Answer with one number: the count of lines in the listing below that hold the word "this".

+ + + + + + +

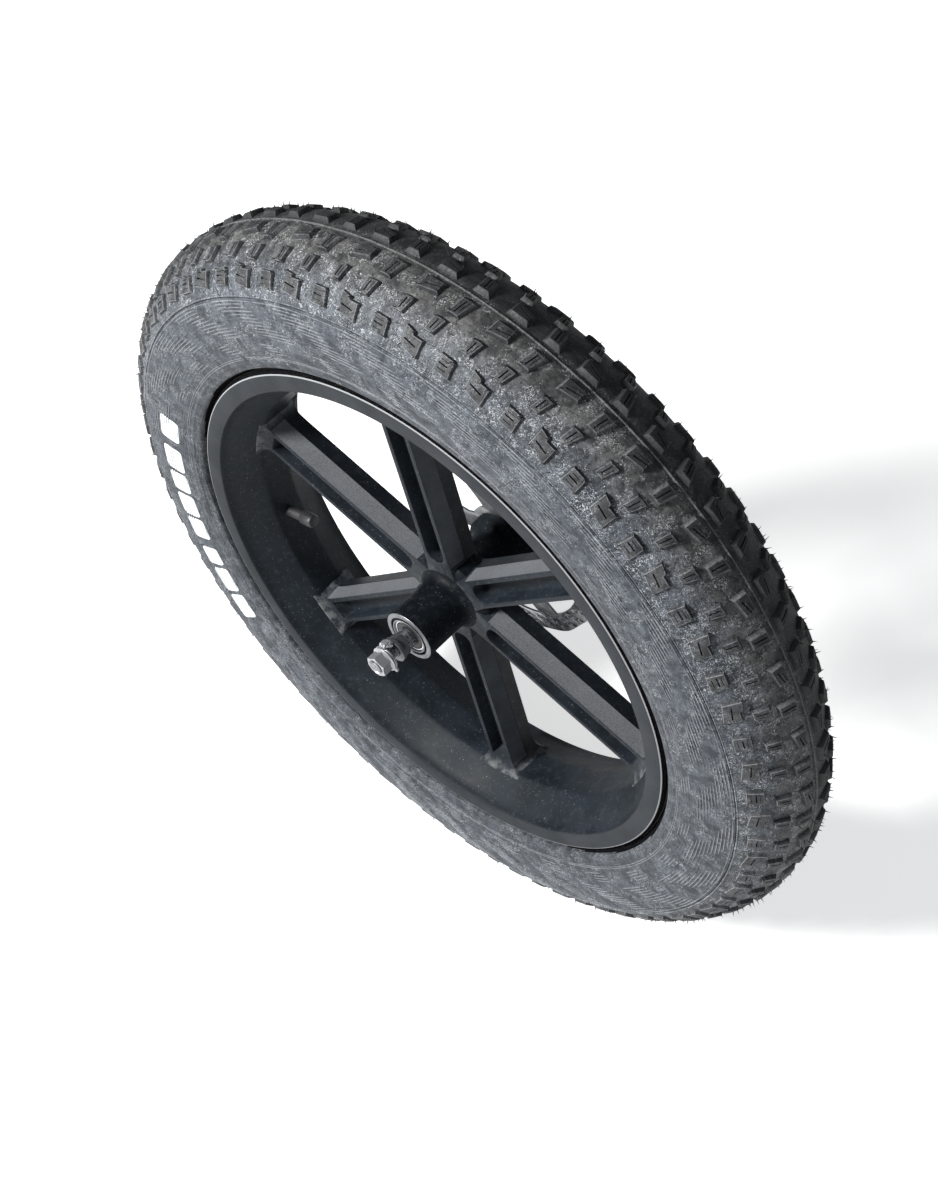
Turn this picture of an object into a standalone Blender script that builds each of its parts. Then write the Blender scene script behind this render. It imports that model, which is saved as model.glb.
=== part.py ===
"""A 20 x 4.0 fat bicycle tire on its cast wheel, with the tube, valve, bearings, brake disc and
axle hardware.

Metres, +Z up. The wheel's centre is the origin and the axle lies along Y: -Y is the plain side,
+Y the brake side, +X is forward. Object names ending in _left are on the -Y side, _right on +Y.
Dimensions are in millimetres and are scaled by MM where geometry is made.
"""

import math

import bmesh
import bpy
from mathutils import Matrix, Vector

MM = 0.001
GAP = 0.3                    # room left between neighbouring pieces

# ---- facets round the turned pieces
RING_STEPS = 36              # the same for every large ring, so that nested rings keep their gaps
HUB_STEPS = 24
SMALL_STEPS = 16             # bearing races and seals, sleeves, valve stem and cap
FINE_STEPS = 12              # bolts, their threads and the valve core

# ---- tire
TIRE_RADIUS = 297.6          # over the crown knobs
CASING_CROWN = 291.0         # outside of the casing under the tread
CASING_INNER_CROWN = 285.8
CASING_HALF_WIDTH = 46.4
TREAD_GAP = 0.4              # between the casing and the tread band
TREAD_BASE = 2.4             # rubber between that gap and the foot of the crown knobs
KNOB_HEIGHT = TIRE_RADIUS - CASING_CROWN - TREAD_GAP - TREAD_BASE
KNOB_PITCHES = 72
KNOB_INSET = 1.1             # how far a knob's top is drawn in from its foot
KNOB_MIN_RADIUS = 278.1      # leaves out the band's side edges
KNOB_MIN_OUTWARD = 0.3       # least radial part of a knob cell's normal
WIRE_RADIUS = 0.95
WIRE_RING_RADIUS = 206.65
WIRE_Y = 32.25
TUBE_WALL = 1.4

# ---- rim
FLANGE_RADIUS = 210.0        # outside of the rim flange
BEAD_SEAT = 203.2            # 406 mm bead seat
LIP_INNER = 194.3            # inner edge of the lip's flat side face
RIM_HALF_WIDTH = 40.4
WELL_RADIUS = 185.5
BARREL_RADIUS = 180.0
CHAFER_EDGE_Y = 36.1
CHAFER_THICKNESS = 0.8
FLAP_LIFT = 0.5              # between the rim well and the flap
FLAP_THICKNESS = 1.0
FLAP_HALF_WIDTH = 14.5

# ---- spokes
SPOKES = 6
FIRST_SPOKE_DEG = 37.5
SPOKE_NEAR_Y = -10.0
SPOKE_FAR_Y = 16.0
WEB_NEAR_Y = 0.5             # the web joins the two ribs of a spoke
WEB_FAR_Y = 6.5
RIB = 4.4                    # thickness of the two ribs
SPOKE_HALF = 12.6
POCKET_OUTER = 160.0         # radii where the pockets beside the web end
POCKET_INNER = 44.0
POCKET_OVERSHOOT = 4.0       # how far a pocket's cutter passes the spoke's face

# ---- bearings, 10 x 26 x 8
BEARING_OUTER = 13.0
BEARING_WIDTH = 8.0
NEAR_BEARING_Y = -47.4
FAR_BEARING_Y = 49.5
SHOULDER_GAP = 0.4           # between a bearing and the hub's shoulder
BALLS = 7
BALL_RADIUS = 2.38
BALL_CIRCLE = 9.0
RACE_GAP = 0.32
BALL_POCKET_GAP = 0.27
SEAL_INNER = 6.75
SEAL_OUTER = 11.2
SEAL_THICKNESS = 0.5
SEAL_INSET = 0.2
CAGE_INNER = 7.9
CAGE_OUTER = 10.1
CAGE_OFFSETS = (0.8, 3.0)    # from the bearing's middle towards the hub's middle

# ---- hub
HUB_RADIUS = 20.0
HUB_NEAR_Y = -52.4
HUB_FAR_Y = 55.0
CHAMFER = 0.8                # on the hub's near end and the axle's ends
BEARING_BORE = BEARING_OUTER + GAP
HUB_BORE = 11.5
ROTOR_BOSS_RADIUS = 17.2
ROTOR_FLANGE_RADIUS = 28.0

# ---- brake disc
ROTOR_FACE_Y = 52.2
ROTOR_RADIUS = 80.0
ROTOR_BORE = 17.6
ROTOR_THICKNESS = 1.8
WINDOW_OUTER = 64.0
WINDOW_INNER = 31.0
BOLTS = 6                    # and as many windows, half a pitch round from them
BOLT_CIRCLE = 22.0
BOLT_HOLE = 2.9
BOLT_SHANK = 2.45
BOLT_END_Y = 45.6
BOLT_HEAD_Y = ROTOR_FACE_Y + ROTOR_THICKNESS + 2 * GAP
THREAD_RADIUS = 2.75
THREAD_Y = (45.2, 60.0)

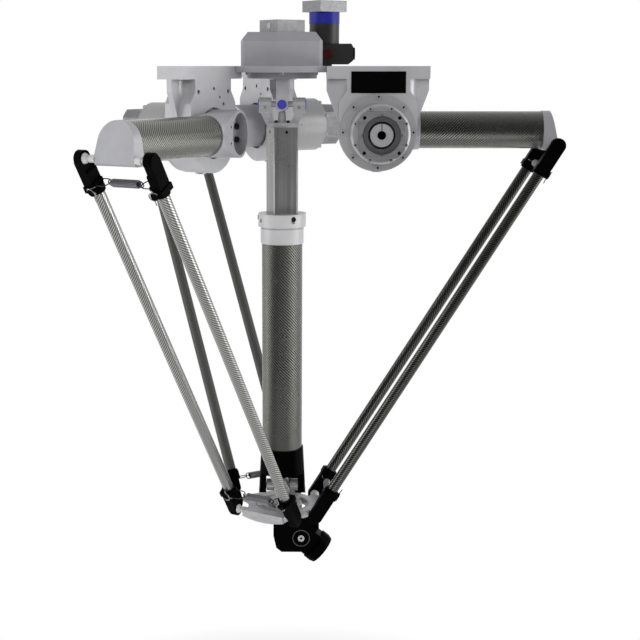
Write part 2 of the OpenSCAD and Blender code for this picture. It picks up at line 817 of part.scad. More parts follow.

+ + + + + + +

— COMPLETED TASK —
2